For the Marylanders, the Battle of Brooklyn was a suicide mission, and arguably the most heroic moment of the seven-year war. Certainly it was crucial to the ultimate American victory, granting Washington’s army the chance to fight another day. You might think that the 256 volunteers who fell would be forever honored, their burial site memorialized in marble. But I live just a musket shot away from the site of the war’s bloodiest conflict, and it’s a well-kept secret. There are a few markers, if you know where to look—a plaque on a boulder, a weathered bronze eagle, an obelisk deep in nearby Prospect Park— but I’d missed them all in my two decades of living in Park Slope.
To rectify that lapse, I recently walked a full six minutes from my brown- stone to a small stone house with heavy wood shutters behind a playground off Fifth Avenue; you would be forgiven for assuming it houses restrooms. In fact, it’s a museum (www.oldstonehouse.com) that once served as the clubhouse for the Brooklyn Dodgers. When I arrived, executive director Kim Maier was racing out to move her car—a New York parking regulation ritual. “Be right back,” she said cheerfully. “Have a look around.”

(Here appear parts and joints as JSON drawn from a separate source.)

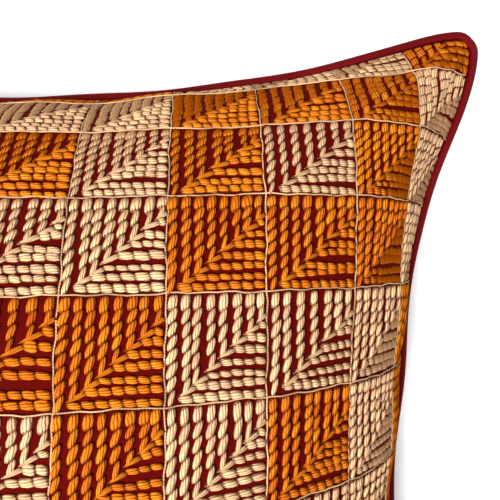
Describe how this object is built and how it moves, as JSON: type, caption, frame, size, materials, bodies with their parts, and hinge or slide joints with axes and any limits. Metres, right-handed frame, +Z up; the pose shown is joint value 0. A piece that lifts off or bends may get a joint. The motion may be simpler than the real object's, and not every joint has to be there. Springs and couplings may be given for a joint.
{
  "type": "embroidered cushion",
  "caption": "Square filled cushion lying on its back, with an embroidered crowned face, drawn-in sides, pointed corners and a piped seam.",
  "frame": {"origin": "centre of the rest surface under the cushion, halfway between the sides and ends", "axes": "+Z up out of the embroidered face, +X to the right and +Y to the top of that face, along the cushion's sides"},
  "size_m": [0.4547, 0.4543, 0.126],
  "materials": {
    "cover_cloth": "matt dark red cotton, the ground of orange and cream yarn embroidery",
    "piping_cloth": "smooth dark red cotton piping with a slight sheen"
  },
  "bodies": {
    "root": {"cushion": "cover_cloth", "piping": "piping_cloth"}
  },
  "joints": []
}
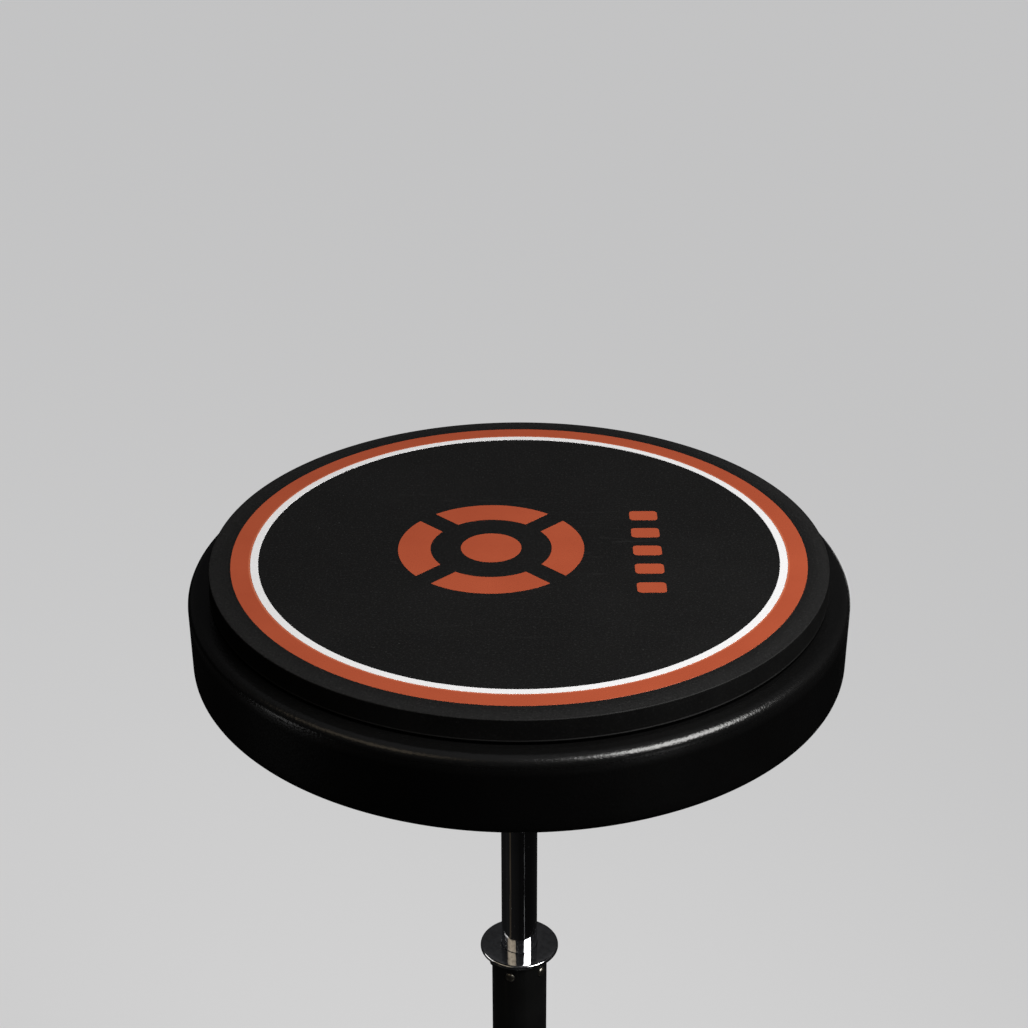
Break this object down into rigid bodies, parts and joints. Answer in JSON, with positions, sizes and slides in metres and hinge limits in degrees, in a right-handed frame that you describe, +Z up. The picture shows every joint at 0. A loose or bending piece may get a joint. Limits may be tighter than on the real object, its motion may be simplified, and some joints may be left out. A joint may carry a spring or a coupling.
{
  "type": "practice pad",
  "caption": "Round drum practice pad with a printed rubber face on a telescopic post with a flanged chrome rod, a wing-screw clamp and folding tripod legs.",
  "frame": {"origin": "on the floor, on the post axis, at the centre of the flat sole of the post's rubber end plug", "axes": "+Z up the post to the playing face; the clamp's wing screw and the player are on the -Y side; +X to the player's right; one leg points to +Y"},
  "size_m": [0.2924, 0.2558, 0.43],
  "materials": {
    "rubber_face": "fine matte grain, printed",
    "ink_white": "screen-printed ink",
    "ink_orange": "screen-printed ink, burnt orange",
    "foam": "closed-cell damping foam",
    "shell_plastic": "moulded black, satin, fine texture",
    "board_wood": "medium-density fibreboard",
    "rubber_black": "matte black rubber",
    "zinc_steel": "bright zinc plated",
    "spring_steel": "black oxide",
    "zinc_cast": "cast, bright plated",
    "chrome": "polished chrome plate",
    "black_paint": "gloss black coated steel tube",
    "black_nylon": "moulded glass-filled nylon, black",
    "nylon_black": "nylon",
    "brass": "turned brass"
  },
  "bodies": {
    "base": {"lower_tube": "black_paint", "post_end_plug": "rubber_black", "clamp_collar": "black_nylon", "collar_rivet": "zinc_steel", "tube_bushing": "nylon_black", "clamp_shoe": "nylon_black", "leg_hub": "black_nylon", "hub_set_screw": "spring_steel", "pivot_bolts": "zinc_steel", "pivot_washers": "zinc_steel", "pivot_nuts": "zinc_steel"},
    "wing_screw": {"clamp_bolt": "zinc_steel", "wing_knob": "zinc_cast"},
    "mid_post": {"mid_tube": "black_paint", "flange_bush": "chrome", "bush_pins": "zinc_steel", "mid_guide_ring": "nylon_black"},
    "expander_lock": {"expander_sleeve": "nylon_black", "expander_cone": "brass"},
    "rod": {"top_rod": "chrome", "expander_stud": "zinc_steel", "expander_clip": "spring_steel"},
    "lock_nut_set": {"lock_nut": "chrome", "lock_washer": "zinc_steel"},
    "pad": {"playing_surface": "rubber_face", "ink_ring_white": "ink_white", "ink_ring_orange": "ink_orange", "ink_centre_mark": "ink_orange", "damping_layer": "foam", "body_shell": "shell_plastic", "core_board": "board_wood", "mount_plate": "zinc_steel", "plate_screws": "zinc_steel", "core_screws": "zinc_steel", "base_mat": "rubber_black"},
    "leg_one": {"leg_eye_1": "black_nylon", "leg_tube_1": "black_paint", "leg_foot_1": "rubber_black"},
    "leg_two": {"leg_eye_2": "black_nylon", "leg_tube_2": "black_paint", "leg_foot_2": "rubber_black"},
    "leg_three": {"leg_eye_3": "black_nylon", "leg_tube_3": "black_paint", "leg_foot_3": "rubber_black"}
  },
  "joints": [
    {"name": "mid_height", "type": "slide", "parent": "base", "child": "mid_post", "axis": [0, 0, 1], "range_m": [-0.065, 0.085]},
    {"name": "rod_height", "type": "slide", "parent": "mid_post", "child": "expander_lock", "axis": [0, 0, 1], "range_m": [-0.075, 0.07]},
    {"name": "rod_twist", "type": "hinge", "parent": "expander_lock", "child": "rod", "pos_m": [0, 0, 0.215], "axis": [0, 0, 1], "range_deg": [0, 180]},
    {"name": "lock_nut_turn", "type": "hinge", "parent": "rod", "child": "lock_nut_set", "pos_m": [0, 0, 0.4], "axis": [0, 0, 1], "continuous": true},
    {"name": "pad_turn", "type": "hinge", "parent": "rod", "child": "pad", "pos_m": [0, 0, 0.41], "axis": [0, 0, 1], "continuous": true},
    {"name": "wing_screw_turn", "type": "hinge", "parent": "base", "child": "wing_screw", "pos_m": [0, -0.0292, 0.221], "axis": [0, -1, 0], "range_deg": [0, 270]},
    {"name": "leg_one_fold", "type": "hinge", "parent": "base", "child": "leg_one", "pos_m": [0, 0.024, 0.052], "axis": [1, 0, 0], "range_deg": [0, 106.8]},
    {"name": "leg_two_fold", "type": "hinge", "parent": "base", "child": "leg_two", "pos_m": [-0.02079, -0.012, 0.052], "axis": [-0.5, 0.866, 0], "range_deg": [0, 106.8]},
    {"name": "leg_three_fold", "type": "hinge", "parent": "base", "child": "leg_three", "pos_m": [0.02079, -0.012, 0.052], "axis": [-0.5, -0.866, 0], "range_deg": [0, 106.8]}
  ]
}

Within these thick walls, the Battle of Brooklyn leapt to life. From their landing site near Coney Island, 5,000 Redcoats moved west along the bay, while 5,000 Hessians advanced through Prospect Park. A force of 10,000 led by General William Howe moved up from the east. Caught outside their fortifications in Brooklyn Heights, the 3,000 Americans were attacked from three sides.
“The greater part of their riflemen,” wrote one Hessian colonel, “were pierced to the trees with bayonets.” Realizing they were trapped, the Americans tried to reach safety on the far side of the Gowanus Salt Marsh. But it was high tide, and a bridge across a millpond had been torched. The retreating soldiers were easy pickings for British and Hessian troops massed at the old stone farmhouse they’d taken from the Americans.

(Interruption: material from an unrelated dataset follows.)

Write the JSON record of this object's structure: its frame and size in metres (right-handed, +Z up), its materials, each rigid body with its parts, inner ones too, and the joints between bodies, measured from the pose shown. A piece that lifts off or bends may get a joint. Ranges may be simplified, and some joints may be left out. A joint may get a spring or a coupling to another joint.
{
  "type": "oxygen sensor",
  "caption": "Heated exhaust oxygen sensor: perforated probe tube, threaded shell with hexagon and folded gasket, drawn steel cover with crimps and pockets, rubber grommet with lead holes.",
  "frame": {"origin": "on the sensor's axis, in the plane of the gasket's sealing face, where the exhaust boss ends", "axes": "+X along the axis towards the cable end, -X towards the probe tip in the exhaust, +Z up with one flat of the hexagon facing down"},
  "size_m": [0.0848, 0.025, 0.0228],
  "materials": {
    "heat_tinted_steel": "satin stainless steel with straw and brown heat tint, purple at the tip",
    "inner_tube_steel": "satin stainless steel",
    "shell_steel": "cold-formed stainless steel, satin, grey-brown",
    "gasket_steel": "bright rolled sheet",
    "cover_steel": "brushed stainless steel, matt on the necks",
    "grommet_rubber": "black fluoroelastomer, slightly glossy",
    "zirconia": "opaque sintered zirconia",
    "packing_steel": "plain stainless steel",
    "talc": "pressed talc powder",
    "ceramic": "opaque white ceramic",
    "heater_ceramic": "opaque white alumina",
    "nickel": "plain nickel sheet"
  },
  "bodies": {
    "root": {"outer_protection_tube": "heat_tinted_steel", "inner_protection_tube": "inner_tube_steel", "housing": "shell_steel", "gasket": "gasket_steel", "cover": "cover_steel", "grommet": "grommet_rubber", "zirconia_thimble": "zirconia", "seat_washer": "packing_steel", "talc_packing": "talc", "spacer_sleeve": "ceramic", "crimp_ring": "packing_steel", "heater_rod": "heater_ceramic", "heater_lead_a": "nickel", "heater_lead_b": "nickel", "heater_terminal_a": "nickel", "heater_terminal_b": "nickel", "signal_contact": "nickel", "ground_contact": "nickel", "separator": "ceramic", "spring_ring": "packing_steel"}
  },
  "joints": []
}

“Cornwallis turned this house into a small fortress,” explained Maier, staring down at a diorama of the battle. “They had hauled a cannon to the second floor and were blasting away.”
Enter General William Alexander, a 50-year-old former British officer with a drinking problem. The self-proclaimed Lord Stirling assumed command of 400 Marylanders, the army’s best fighting force, and exhorted them to retake the house. They rushed it six times, twice gaining control, at a cost of 256 dead and 100 wounded. Stirling finally surrendered to a Hessian general, but the Marylanders had bought the army time to rejoin Washington in Brooklyn Heights and ultimately escape across New York Harbor—to fight another day.
“And where are the fallen now?” asked Maier. “That’s the great mystery.”
In The Battle of Brooklyn: 1776, historian John Gallagher writes, “The Marylanders were buried in their uniforms of scarlet and buff…near today’s Third Avenue, between Seventh and Eighth Streets.” That’s about a half-mile from the battle site. Maier is skeptical. “I’m a practical woman,” she said. “I’d have buried them here.”
I went to Third and Eighth in search of the plaque commemorating the fallen Americans but couldn’t find it. Finally, the resident of a century-old clapboard house near the corner showed me where a sign had been on the side of a building that had recently been painted.
“This whole area is a burial ground,” he said with a sweeping gesture, admitting that when he renovated his basement a while back, he dug extra deep, hoping to find relics. I asked why he believed soldiers killed five blocks and two avenues away would have ended up here. “Hundreds fled to the Gowanus,” he said. “There were dead men from Prospect Park to this corner and beyond,” he said. “Maybe the Marylanders aren’t here, but this is holy ground, too.”
I ranged over the whole large battle site, from Battle Pass in Prospect Park, down First Street to water’s edge. Here it was easy to imagine the labored breathing of terrified farm boys pursued by bayonet-wielding Hessians. Standing by the industrial Gowanus Canal on a still, sunny Sunday, I looked back across the one-time killing field to the modern world, marked by an auto body repair shop and a Staples superstore. Urban real estate is pricey, and maybe no one wants to commemorate a rout. But this was Washington’s first battle, the first one fought in the newly formed United States. Rout or not, it was more than redeemed by a display of breathtaking courage and audacity. That’s worth remembering.